Beautifully written and illustrated, it's also heartbreakingly real and true. I've been Conor and this story just resonated deep within. Also, the illustrations are not "beautiful" in the sense of full color glossy portraits, but that they fit so perfectly in the story and enhance it.

This book illustrates what happens when you learn that life is not fair, that the truth hurts, that sometimes we need lies to deal with the truth, and that healing has different meanings.

The obvious person in need of healing (in this case a dying parent) is not the only one. 

This is not an easy read, but it is one that I believe should be read.

Ruby Red (Edelstein Trilogie 1) by Kerstin Gier, translated by Anthea Bell

I'm kind of happy that the last two time travel books I read did not give me visions of unspeakable paradoxes, nor did they make my head hurt. Gives me hope for finding more time travel stories.

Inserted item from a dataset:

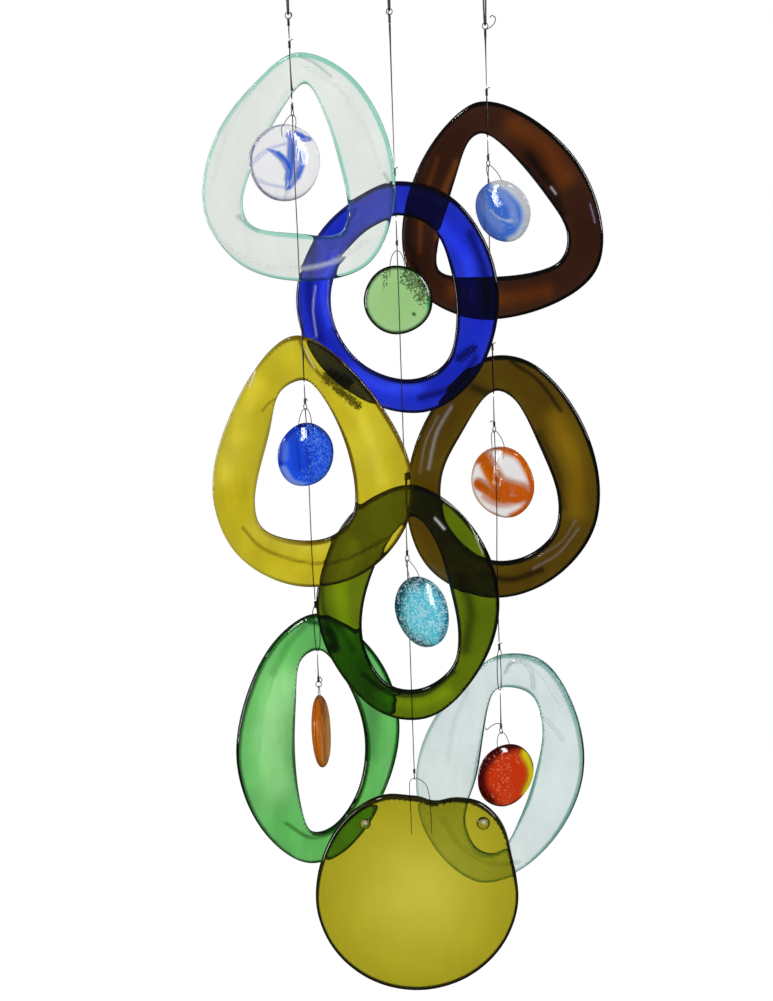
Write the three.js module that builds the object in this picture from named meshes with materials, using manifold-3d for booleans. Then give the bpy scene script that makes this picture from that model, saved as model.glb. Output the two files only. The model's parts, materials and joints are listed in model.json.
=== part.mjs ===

As far as Ruby Red, the pacing was fairly quick, although it still seemed to take a long time to get anywhere. For the most part I liked the side characters, especially Lucy and Paul, and I hope they get fleshed out more. I thought that the main character, Gwyneth, was pretty realistic (almost annoyingly so), but her reactions felt natural. It was an easy book to get into and finish.

However, I felt like it ended just as it was starting to get good. I realize it's a trilogy, but I think I wanted a bit more oomph in the action or the conspiracies. The romance angle felt off to me, to the point where I almost hope in the next book we find out it was a lie. Gwyneth did annoy me a bit in places, but I think that is more the adult in me talking, so younger readers will likely not have the same issue. I also thought the male lead was too 1-dimensional. I hope he gets rounded out a lot more in the next book.

And when I get down to it, yes, I will read the next one. Although I'm really hoping that Lucy and Paul play a bigger role in the next one.